*Goal of the exercise*
Extract each line holding the word "three" from the entries.
——
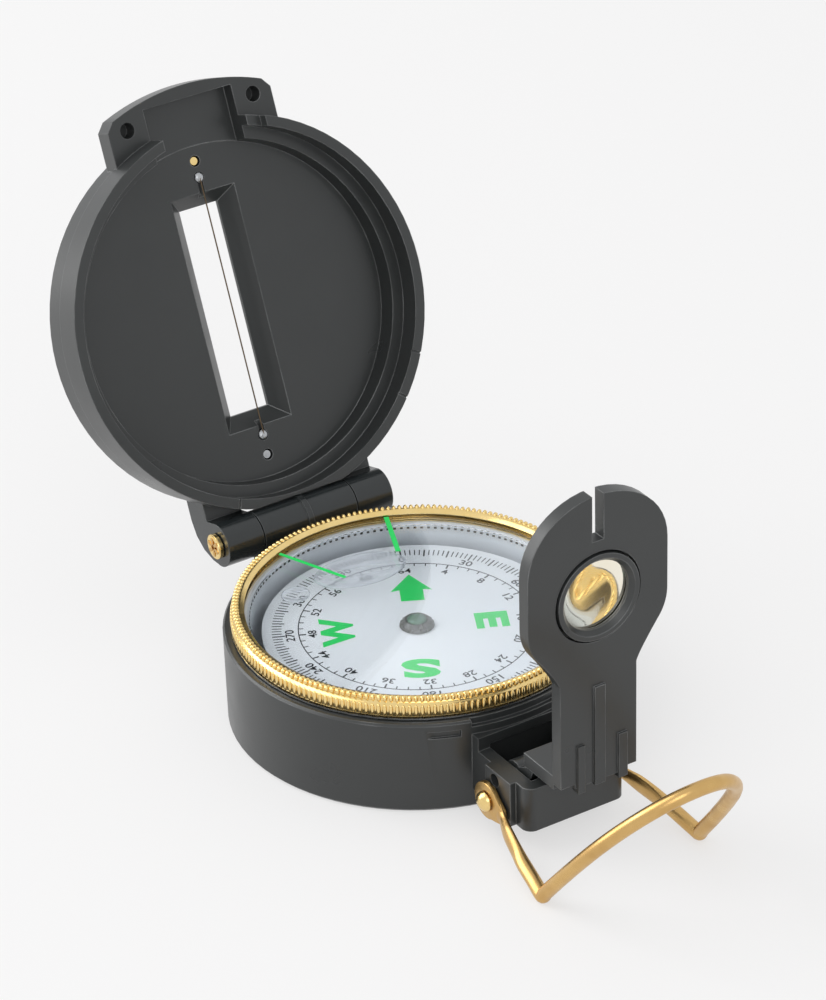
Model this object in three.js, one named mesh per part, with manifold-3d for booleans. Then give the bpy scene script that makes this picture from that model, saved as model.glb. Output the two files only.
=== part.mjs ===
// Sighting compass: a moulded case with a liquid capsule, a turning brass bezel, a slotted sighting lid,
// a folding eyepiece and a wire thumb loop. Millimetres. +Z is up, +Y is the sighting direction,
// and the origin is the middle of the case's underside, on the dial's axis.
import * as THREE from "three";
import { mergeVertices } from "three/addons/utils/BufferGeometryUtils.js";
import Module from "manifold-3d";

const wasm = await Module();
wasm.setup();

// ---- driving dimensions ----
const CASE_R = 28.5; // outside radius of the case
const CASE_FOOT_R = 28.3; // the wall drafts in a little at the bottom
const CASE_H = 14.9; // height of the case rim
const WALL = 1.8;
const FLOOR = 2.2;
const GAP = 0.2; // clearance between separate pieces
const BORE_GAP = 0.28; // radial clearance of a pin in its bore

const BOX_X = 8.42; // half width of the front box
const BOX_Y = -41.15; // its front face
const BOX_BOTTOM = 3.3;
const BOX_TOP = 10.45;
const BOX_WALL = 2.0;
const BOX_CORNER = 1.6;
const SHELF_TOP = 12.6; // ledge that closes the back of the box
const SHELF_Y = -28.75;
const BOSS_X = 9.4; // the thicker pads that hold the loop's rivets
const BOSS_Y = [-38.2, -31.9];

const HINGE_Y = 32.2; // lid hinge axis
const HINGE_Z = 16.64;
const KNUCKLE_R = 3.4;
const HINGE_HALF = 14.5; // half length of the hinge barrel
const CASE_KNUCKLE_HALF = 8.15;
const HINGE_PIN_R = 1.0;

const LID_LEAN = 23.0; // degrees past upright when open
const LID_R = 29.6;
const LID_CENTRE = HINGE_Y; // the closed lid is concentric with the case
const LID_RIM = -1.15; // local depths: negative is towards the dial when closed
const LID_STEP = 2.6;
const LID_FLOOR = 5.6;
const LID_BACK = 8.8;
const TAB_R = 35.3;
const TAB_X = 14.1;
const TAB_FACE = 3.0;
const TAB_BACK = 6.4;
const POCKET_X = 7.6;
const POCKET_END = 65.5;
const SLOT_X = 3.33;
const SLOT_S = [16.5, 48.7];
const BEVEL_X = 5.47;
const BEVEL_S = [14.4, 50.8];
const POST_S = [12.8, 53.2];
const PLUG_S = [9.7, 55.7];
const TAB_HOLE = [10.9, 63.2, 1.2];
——
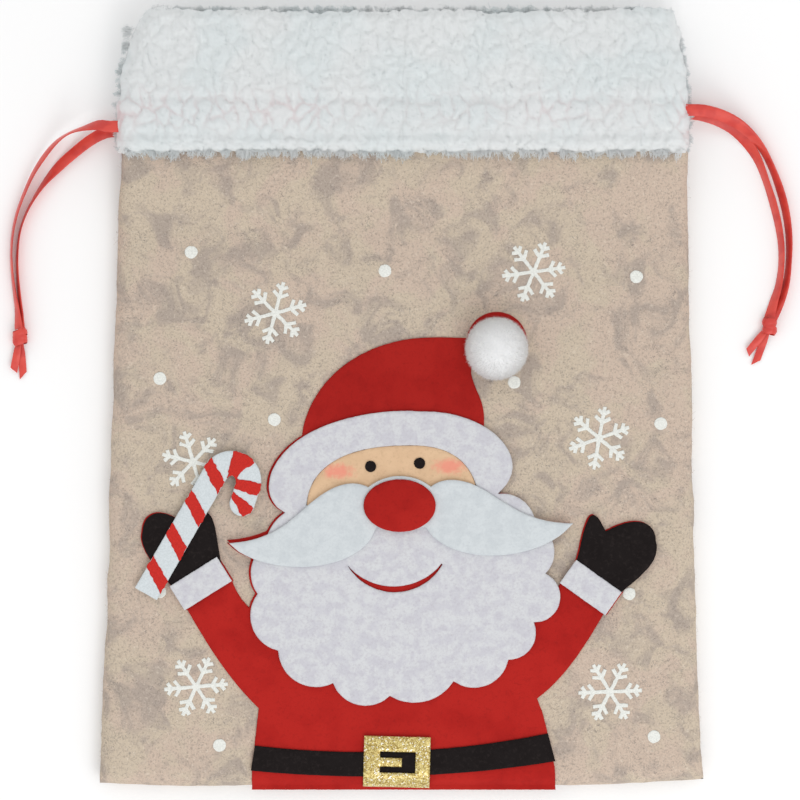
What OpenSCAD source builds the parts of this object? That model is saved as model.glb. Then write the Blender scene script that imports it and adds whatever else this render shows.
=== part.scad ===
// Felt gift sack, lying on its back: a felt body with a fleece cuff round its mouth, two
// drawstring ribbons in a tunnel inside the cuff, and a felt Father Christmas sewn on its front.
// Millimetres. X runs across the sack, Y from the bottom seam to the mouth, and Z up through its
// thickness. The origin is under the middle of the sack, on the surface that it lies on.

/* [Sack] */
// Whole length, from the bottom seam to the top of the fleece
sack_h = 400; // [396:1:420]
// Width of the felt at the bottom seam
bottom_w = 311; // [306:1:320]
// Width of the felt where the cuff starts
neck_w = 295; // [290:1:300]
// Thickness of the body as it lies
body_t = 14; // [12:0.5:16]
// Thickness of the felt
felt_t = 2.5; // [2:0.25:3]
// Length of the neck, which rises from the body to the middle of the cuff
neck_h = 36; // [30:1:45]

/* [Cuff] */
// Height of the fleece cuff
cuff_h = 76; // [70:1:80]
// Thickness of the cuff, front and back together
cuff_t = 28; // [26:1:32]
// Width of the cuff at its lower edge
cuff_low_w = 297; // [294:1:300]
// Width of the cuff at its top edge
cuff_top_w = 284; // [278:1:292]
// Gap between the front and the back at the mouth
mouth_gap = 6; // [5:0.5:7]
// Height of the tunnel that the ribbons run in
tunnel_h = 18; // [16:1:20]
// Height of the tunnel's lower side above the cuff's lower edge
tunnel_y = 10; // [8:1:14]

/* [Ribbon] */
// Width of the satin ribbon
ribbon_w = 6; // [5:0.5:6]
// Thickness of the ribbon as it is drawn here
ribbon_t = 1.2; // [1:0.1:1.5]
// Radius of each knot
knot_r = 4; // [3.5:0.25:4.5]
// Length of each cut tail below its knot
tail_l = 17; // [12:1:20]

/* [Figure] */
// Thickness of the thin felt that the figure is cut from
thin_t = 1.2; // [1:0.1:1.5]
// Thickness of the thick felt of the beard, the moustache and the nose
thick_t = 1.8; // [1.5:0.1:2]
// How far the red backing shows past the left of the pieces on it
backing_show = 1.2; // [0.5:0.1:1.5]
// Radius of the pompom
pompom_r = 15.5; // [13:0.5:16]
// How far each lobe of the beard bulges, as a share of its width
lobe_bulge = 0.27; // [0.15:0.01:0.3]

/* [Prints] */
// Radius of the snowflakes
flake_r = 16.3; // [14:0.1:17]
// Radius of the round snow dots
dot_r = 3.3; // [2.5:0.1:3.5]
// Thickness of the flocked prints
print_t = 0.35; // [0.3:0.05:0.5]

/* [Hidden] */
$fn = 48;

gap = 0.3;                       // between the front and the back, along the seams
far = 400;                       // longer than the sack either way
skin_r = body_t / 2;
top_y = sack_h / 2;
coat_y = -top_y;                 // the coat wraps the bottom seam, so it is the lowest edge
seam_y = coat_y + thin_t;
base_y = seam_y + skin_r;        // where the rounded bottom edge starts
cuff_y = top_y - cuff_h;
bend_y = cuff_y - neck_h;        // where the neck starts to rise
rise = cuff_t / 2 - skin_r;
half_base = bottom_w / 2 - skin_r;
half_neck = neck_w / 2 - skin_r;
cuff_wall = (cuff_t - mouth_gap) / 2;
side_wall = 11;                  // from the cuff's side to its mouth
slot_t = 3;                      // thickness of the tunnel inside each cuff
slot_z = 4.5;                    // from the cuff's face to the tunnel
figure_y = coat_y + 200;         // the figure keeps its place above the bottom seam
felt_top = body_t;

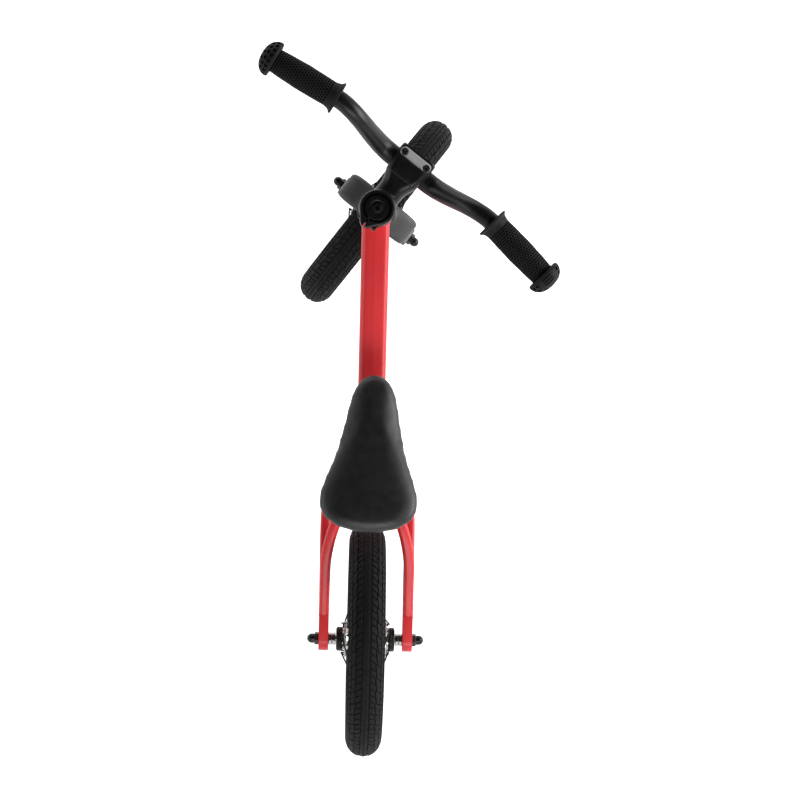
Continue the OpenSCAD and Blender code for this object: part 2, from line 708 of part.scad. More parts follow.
——
*In response*
Model this object in three.js, one named mesh per part, with manifold-3d for booleans. Then give the bpy scene script that makes this picture from that model, saved as model.glb. Output the two files only.
import * as THREE from "three";
import { mergeVertices } from "three/addons/utils/BufferGeometryUtils.js";